Die Interaktion beschränkte sich wegen der zuletzt schon erwähnten Bandbreitenproblematik auf die in Adobe Connect intetrierte Chat-Funktion und einen gelegentlichen, asynchronen Austausch via Wiki und Twitter. Der Chat wurde von einem anwesenden Studierenden, dem auf Adobe Connect Veranstalter-Rechte eingeräumt wurden, moderiert. (Ohne seine Unterstützung wäre dies sicherlich deutlich weniger reibungsfrei verlaufen.) Er unterbrach mich während der Betreuung der anwesenden Gruppen, um auf Fragen und Anliegen der Externen hinzuweisen.
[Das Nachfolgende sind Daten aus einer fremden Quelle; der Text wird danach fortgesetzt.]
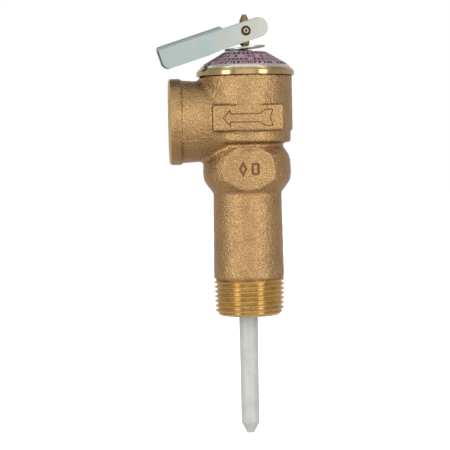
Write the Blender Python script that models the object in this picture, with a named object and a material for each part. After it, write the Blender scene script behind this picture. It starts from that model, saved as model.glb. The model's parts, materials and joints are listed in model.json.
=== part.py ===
"""Temperature and pressure relief valve with a test lever and a thermostat probe.

+Z runs up the valve's axis and the origin is at the centre of the inlet's end face. The side
outlet points to -X, the front wrench flat to -Y. Sizes are in millimetres, and each mesh is
scaled to metres as it is made.
"""

import math

import bmesh
import bpy
from mathutils import Matrix, Vector

for old in list(bpy.data.objects):
    bpy.data.objects.remove(old)

MM = 0.001

# Clearances between neighbours
GAP = 0.3

# Pipe threads: 3/4-14 NPT, on a taper of 1 in 16 on the diameter
THREAD_PITCH = 1.814
THREAD_DEPTH = 1.3
THREAD_TAPER = 1 / 32
MALE_CREST_R = 12.85
MALE_LENGTH = 15.0
FEMALE_ROOT_R = 13.3
FEMALE_LENGTH = 14.0

# Body casting
SHANK_R = 13.1
BORE_R = 9.3
SEAT_R = 8.2
SEAT_LIP_R = 9.8
SEAT_Z = 69.0
CHAMBER_FLOOR_Z = 67.0
CHAMBER_R = 14.3
BODY_R = 17.8
BODY_TOP_Z = 92.0
FLAT_Y = 13.7
FLAT_HALF_WIDTH = 12.0
FLAT_Z = (47.5, 64.3)
PAD_Y = 17.95
PAD_X = (-13.45, 12.65)
PAD_Z = (70.4, 79.9)
ARROW_DEPTH = 0.4
ARROW_LINE = 0.5

# Side outlet
OUTLET_Z = 74.3
OUTLET_REACH = 29.6
OUTLET_R = 15.9
OUTLET_BORE_R = 11.4
COLLAR_R = 16.4
COLLAR_LENGTH = 4.2

# Bonnet and the ring that holds it down
RING_R = 18.7
RING_LIP_R = 17.1
RING_Z = (91.3, 95.2)
BONNET_Z = BODY_TOP_Z + 1.1
BONNET_TOP_Z = 100.35
BONNET_HOLE_R = 3.3
CONE_SLOPE = 0.5815
CONE_FOOT_R = 16.1
CONE_FOOT_Z = 94.95
CONE_TOP_R = 7.55
LABEL_THICK = 0.46
LABEL_R = (7.9, 15.9)

# Moving stack on the seat
DISC_R = 10.6
DISC_Z = (SEAT_Z + GAP, 72.3)
HOLDER_R = 11.8
HOLDER_TOP_Z = 74.8
STUD_R = 2.9
STEM_R = 1.25
STEM_HOLE_R = 1.6

# Spring
SPRING_R = 8.5
SPRING_WIRE_R = 1.0
SPRING_Z = (76.1, 93.6)
SPRING_END_PITCH = 2.3
SPRING_END_TURNS = 0.9
SPRING_TURNS = 5.6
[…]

Das hatte zur Folge, dass für die Anwesenden eine Art „Unterbrechung” angesagt war. (Während umgekehrt der sonstige Verlauf der Lehrveranstaltung für die Externen quasi ohne sie stattfand.) So wanderte meine Aufmerksamkeit und damit die Wahrnehmung gruppendynamischer Prozesse, was selbst wiederum entsprechende Dynamik verursachte.
Der großen Solidarität der Studierenden untereinander und einem hohen Maß gegenseitiger Rücksichtnahme und Toleranz diesem Setting gegenüber ist es zu danken, dass dennoch für alle Beteiligten die Lehrveranstaltung anregend und gewinnbringend (nützlich) war - das zeigt die anonyme Evaluation der Lehrveranstaltung. In anderer Konstellation hätte es auch durchaus gröbere Reibungen geben können.
Entsprechend gestaltete sich die Lehrveranstaltung - pragmatisch betrachtet - als eine Übung für die anwesenden Studierenden, der Externe live zugeschaltet waren und diese so verfolgen konnten. Grundsätzlich hätte die Betreuung der externen Studierenden über synchrone und asynchrone Medien eine weitgehend andere Didaktik notwendig gemacht.
Daher würde ich zusammenfassend den Versuch als aufschlussreich bezeichnen, als eine wichtige Etappe, um weiter Erfahrungen in der Betreuung von externen Studierenden im Rahmen einer gemeinsamen Lehrveranstaltung zu sammeln. Es wäre beim nächsten Mal sicherlich zielführend, für Externe eine Mischung aus synchronem, live Anteilnehmen und asynchroner Begleitung durch Videocasts zu organisieren. Das „Zuschalten” allein und eine technisch verheißene Option zur Teilnahme und Teilhabe in „Echtzeit” kann vorerst wohl nur als Provisorium dienen.